The task - Where a line holds "three", copy it.

Source data -
— START —

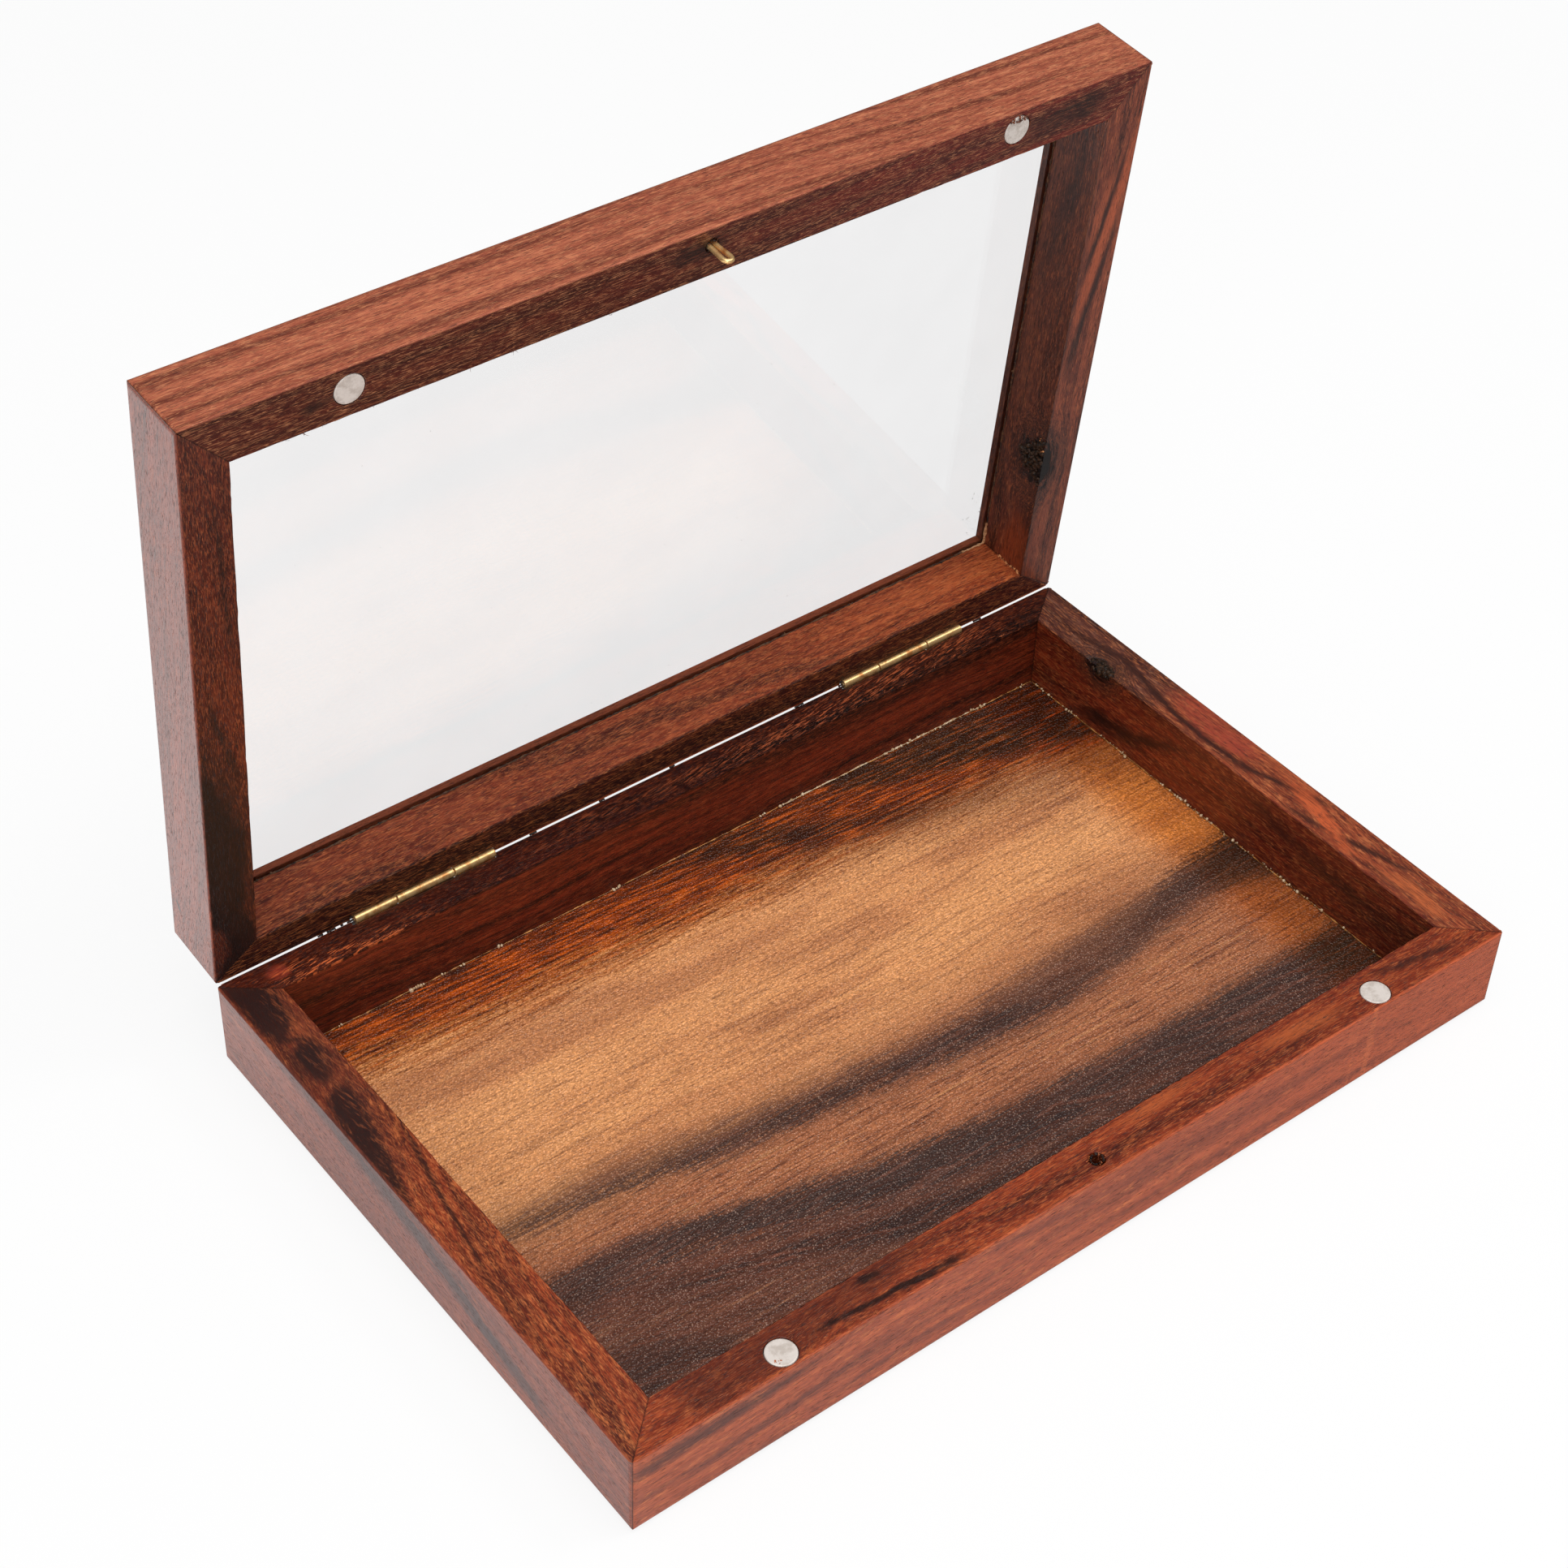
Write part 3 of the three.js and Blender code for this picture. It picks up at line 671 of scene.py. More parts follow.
            ("inner", ((7, 8, 12, 1), (108, 8, 12, 1), (118, 8, 12, 0.5), (131, 8, 12, 0.2)),
             (0.50, 0.66, 0.9)),
            ("meeting", ((0, 4, 12, 0.4), (80, 4, 12, 0.5), (131, 4, 12, 0.9)), (0.66, 0.8, 0.9)),
        ),
        streaks=(
            ("meeting", ((12, 0.6, 0.4, 0), (20, 1.2, 0.9, 0.8), (28, 2.2, 1.3, 0.9), (40, 4.4, 1.5, 0.9),
                         (52, 6.6, 1.3, 0.85), (62, 8.4, 0.5, 0)), (176, 82, 44), 0.8),
            ("meeting", ((18, 3.4, 0.4, 0), (26, 4.8, 1.0, 0.8), (34, 6.6, 1.1, 0.85), (44, 8.6, 0.6, 0)),
             (164, 78, 44), 0.8),
            ("meeting", ((16, 2.0, 0.2, 0), (22, 2.8, 0.5, 0.8), (32, 4.6, 0.6, 0.9), (42, 6.6, 0.7, 0.9),
                         (52, 8.4, 0.4, 0)), UMBER, 0.5),
            ("meeting", ((30, 0.4, 0.3, 0), (40, 2.0, 0.6, 0.8), (52, 4.2, 0.7, 0.9), (64, 6.6, 0.8, 0.9),
                         (76, 8.4, 0.5, 0)), UMBER, 0.6),
            ("inner", ((12, 3.0, 0.6, 0), (28, 5.6, 1.2, 0.6), (44, 8.4, 1.2, 0.6), (60, 11.0, 0.6, 0)),
             (34, 16, 14), 1.4),
            ("inner", ((106, 3, 0.6, 0), (113, 3.5, 3.0, 0.7), (124, 3.5, 3.4, 0.7)), (132, 54, 24), 1.6),
        ),
    ),
}
materials = {}
for key, timber in TIMBER.items():
    half, side = key.split("_")
    materials[key] = rosewood(key + " rosewood", half, side, **timber)
print("timber", len(materials))

# %% [markdown]
# The CAD rails have knife-sharp arrises and stop short of each other, to leave room for the glue. Real
# rails are eased by sandpaper and the glue fills the joint to a hair. So each rail is replaced by a
# finished copy: loose triangles merged, the mitre faces brought almost together, the box's corners
# rounded, and the outer arrises and the rims of the drilled holes bevelled. The inner arris that shows
# is nibbled, as a saw leaves it. At the hinges the edge stays sharp, and the seam there is a hair wide.

# %% Finished rails
def link(name, mesh, half, stands_for):
    """Puts a finished mesh into the scene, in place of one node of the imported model."""
    piece = in_scene(name, mesh)
    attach(piece, half)
    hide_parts(stands_for)
    return piece


def merged_copy(node, half):
    """A CAD node's mesh in the box's millimetres, with its triangles joined into whole faces."""
    work = bmesh.new()
    work.from_mesh(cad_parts[node].data)
    work.transform(PLACE[half].inverted())
    bmesh.ops.remove_doubles(work, verts=work.verts, dist=0.002)
    return work


def meets(a, b):
    """Whether two lengths in millimetres are the same, but for rounding."""
    return abs(a - b) < 0.02


def join_flat_faces(work, degrees=0.4):
    bmesh.ops.dissolve_limit(work, angle_limit=math.radians(degrees), verts=work.verts, edges=work.edges)


def soften(work, edges, offset, segments=2):
    edges = [e for e in edges if e.is_valid]
    if edges:
        bmesh.ops.bevel(work, geom=edges, offset=offset, segments=segments, profile=0.5,
                        affect="EDGES", clamp_overlap=False, loop_slide=True)


def refill_flat(work, level):
    """Lays the flat face at one height anew in triangles. One big face would be folded round its holes."""
    work.normal_update()
    flat = [f for f in work.faces if all(abs(p.co.z - level) < 0.004 for p in f.verts)]
    area = sum(f.calc_area() for f in flat)
    upwards = sum(f.normal.z * f.calc_area() for f in flat) > 0
    shared = [(e, sum(f in flat for f in e.link_faces)) for e in work.edges]
    rim = [e for e, count in shared if count == 1]
    inside = [e for e, count in shared if count == 2]
    bmesh.ops.delete(work, geom=flat, context="FACES_ONLY")
    bmesh.ops.delete(work, geom=inside, context="EDGES")
    made = bmesh.ops.triangle_fill(work, use_beauty=True, edges=rim, normal=(0, 0, 1))["geom"]
    work.normal_update()
    fresh = [f for f in made if isinstance(f, bmesh.types.BMFace)]
    print("flat face", round(area, 2), "square mm, laid anew", round(sum(f.calc_area() for f in fresh), 2))
    for face in fresh:
        if (face.normal.z > 0) != upwards:
            face.normal_flip()
        face.tag = True


BROAD_FACE = 2e-5


def mesh_from(work, name, half, material, smooth=35):
    """Moves a finished bmesh to its place in metres. Broad and tagged faces stay flat."""
    work.transform(PLACE[half])
    work.normal_update()
    for edge in work.edges:
        edge.smooth = edge.calc_face_angle(0) < math.radians(smooth)
    for face in work.faces:
        face.smooth = smooth > 0 and not face.tag and face.calc_area() < BROAD_FACE
    mesh = bpy.data.meshes.new(name)
    work.to_mesh(mesh)
    work.free()
    mesh.materials.clear()
    mesh.materials.append(material)
    return mesh


def even_normals(piece):
    even = piece.modifiers.new("even normals", "WEIGHTED_NORMAL")
    even.weight = 90
    even.keep_sharp = True


def sorted_edges(work, side, wide, tall, hinge_face):
    """The rail's outer arrises, its inner ones, and the rims of its holes, as three lists."""
    outer, inner, rims = [], [], []
    for edge in work.edges:
        if len(edge.link_faces) != 2 or edge.calc_face_angle(0) < 0.6:
            continue
        ends = [depth_and_run(side, p.co.x, p.co.y)[0] for p in edge.verts]
        heights = [p.co.z for p in edge.verts]
        if not any(all(meets(z, face) for z in heights) for face in (0, tall)):
            continue
        if all(meets(d, 0) for d in ends):
            if side != "back" or not meets(heights[0], hinge_face):
                outer.append(edge)
        elif all(meets(d, wide) for d in ends):
            inner.append(edge)
        elif edge.calc_length() < 1.0 and all(0.4 < d < wide - 0.2 for d in ends):
            rims.append(edge)
    return outer, inner, rims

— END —

The solution -
Write part 3 of the three.js and Blender code for this picture. It picks up at line 671 of scene.py. More parts follow.
    """The rail's outer arrises, its inner ones, and the rims of its holes, as three lists."""